Don’t get used to Bitcoin at the $10,000 level for too long. It is on a 200% growth journey in 2019, boosted by a bull run and based on the assumption that future money is digital.
Nonetheless, many dispute that notion and label the leading crypto as a fad, a money-laundering tool, or a bubble about to burst.
Now, bank-rolled by the Intercontinental Exchange (ICE), the parent company of the New York Stock Exchange, but also Starbucks and Microsoft, Bakkt’s long-delayed Bitcoin futures platform is scheduled to begin testing today.
This shot of legitimacy, by itself, could mean a Bitcoin at much higher prices.
Bakkt, the trading platform, is aimed squarely at institutions and expected to be a game-changer and a major catalyst for the bitcoin price.
According to Fundstrat, “There appears to be a critical mass of adopters ready to come on board on Day 1 of the Bakkt launch… The launch could be a huge accelerator for market growth.”
The Bakkt futures contracts are physically settled in bitcoin. Investors receive a real allocation of BTC at the end of the contract period. In contrast, CME bitcoin futures simply track the spot price and settle in cash.
The Bakkt exchange will offer 1-day futures, physically backed by Bitcoin which will be delivered the next day to the contract buyer. Bakkt's trading is fully collateralized, which means that their contract won’t be able to be traded on margin, leverage or otherwise. This, Kelly Loeffler, CEO of Bakkt says, will differentiate Bakkt from other exchanges and futures.
Bakkt wanted to launch Bitcoin Futures in late 2018, but that deadline didn’t hold its promise and was delayed. Now we see Bakkt setting out testing dates which could indicate that the company has finally complied with the necessary rules and regulations and cleared all the concerns of the SEC.
“It’s obvious that after a successful test the “real deal” could come,” said CoinSpeaker.
The bitcoin price, up some 200% so far this year, has somewhat recovered after a terrible 2018 largely due to interest in bitcoin and cryptocurrencies from social media giant Facebook which unveiled its Libra cryptocurrency scheduled for release in 2020.
Now, forensic accountancy firm BTVK has warned the bitcoin and crypto "wild west" could be coming to an end, with global regulators closing in on bitcoin and cryptocurrency exchanges as a result of the spotlight brought by Facebook’s libra project.

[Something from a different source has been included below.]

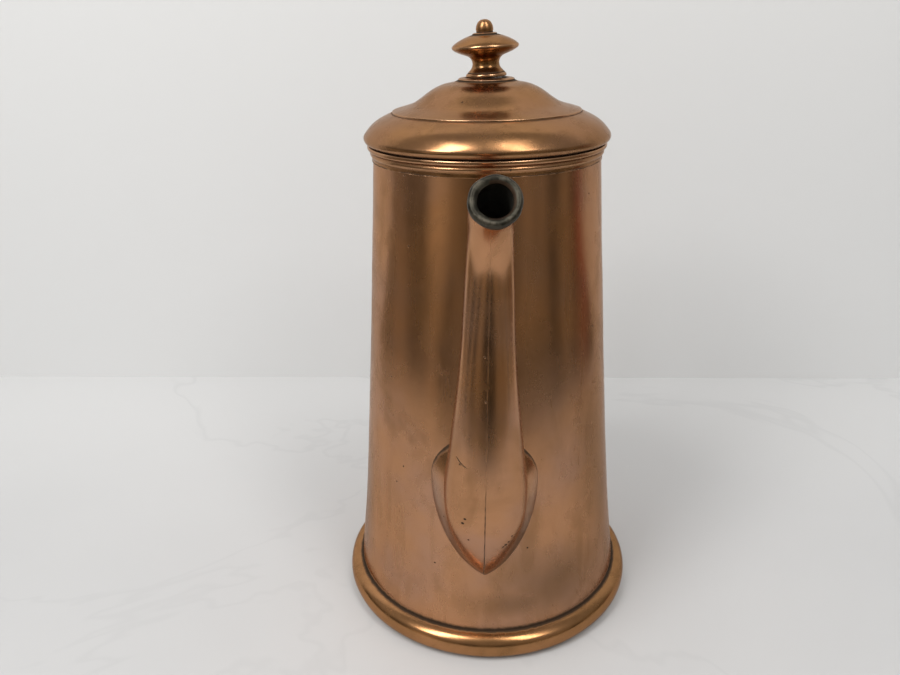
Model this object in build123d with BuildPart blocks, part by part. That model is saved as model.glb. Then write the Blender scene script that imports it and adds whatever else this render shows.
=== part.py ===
from build123d import *
import os
from math import cos, radians, sin

# Copper coffee pot with a hinged, domed lid and a gooseneck spout.
# The origin is on the pot's axis at the table. +Z is up, the spout points to -Y and the
# handle to +Y. All sizes are in millimetres.

os.makedirs("parts", exist_ok=True)

# Driving dimensions: body and foot
SHEET = 1.0                    # copper sheet of the body
THIN_SHEET = 0.8               # copper sheet of the lid and spout
FOOT_WALL_R = 67.9             # wall radius inside the foot
BEAD_R = 6.7                   # radius of the rolled foot bead
REST_INNER_R = 63.0            # inner edge of the flat ring that the pot stands on
RIM_R = 50.2                   # wall radius at the mouth
RIM_Z = 230.0                  # top edge of the wall
PAN_Z = 8.0                    # top of the base pan
COLLAR_LOW_Z = 223.6
COLLAR_TOP_Z = 230.6

# Driving dimensions: lid and knob
LID_LOW_Z = 230.9
LID_RIM_R = 54.3
STEP_R = 41.3                  # edge of the dome on the rim moulding
DOME_TOP_Z = 256.3
BEZEL_R = 48.4
BEZEL_LOW_Z = 225.0
BEZEL_TOP_Z = 238.6
WASHER_TOP_Z = 257.3
KNOB_BASE_R = 8.7
KNOB_TILT = 2.3                # the knob leans to -X by this many degrees
STUD_R = 2.0
STUD_HOLE_R = 2.6
INNER_WASHER_R = 7.0

# Driving dimensions: spout
SPOUT_LEAN = 0.016             # sideways drift of the spout, per millimetre of height
SPOUT_FOOT = (-1.2, 44.0)      # X and Z where the drift starts
LIP_X = 2.9
LIP_OUT = 105.0                # lip centre, distance in front of the axis
LIP_Z = 226.8
LIP_ELEVATION = 35.0
LIP_R = 9.1
LIP_HOLE_R = 5.9
STRAINER_HOLE_R = 1.9
STRAINER_PITCH = (7.0, 8.0)    # across and up
STRAINER_Z = 80.0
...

Bitcoin has been under constant scrutiny from US president Donald Trump as he recently took to Twitter to declare himself “not a fan” of cryptocurrencies, “whose value is highly volatile and based on thin air.”
US treasury secretary Steven Mnuchin first criticized the use of crypto assets in financing illicit activities on July 15. He stated that with the establishment of the Financial Stability Oversight Council’s Working Group on Digital Assets, regulators will work at full capacity to combat risks posed by the emerging asset class.
His comments helped lower Bitcoin prices by 8% that day.
In a regulatory notice, the Financial Industry Regulatory Authority (FINRA) encouraged every member firm engaging in activities related to crypto assets to notify the organization.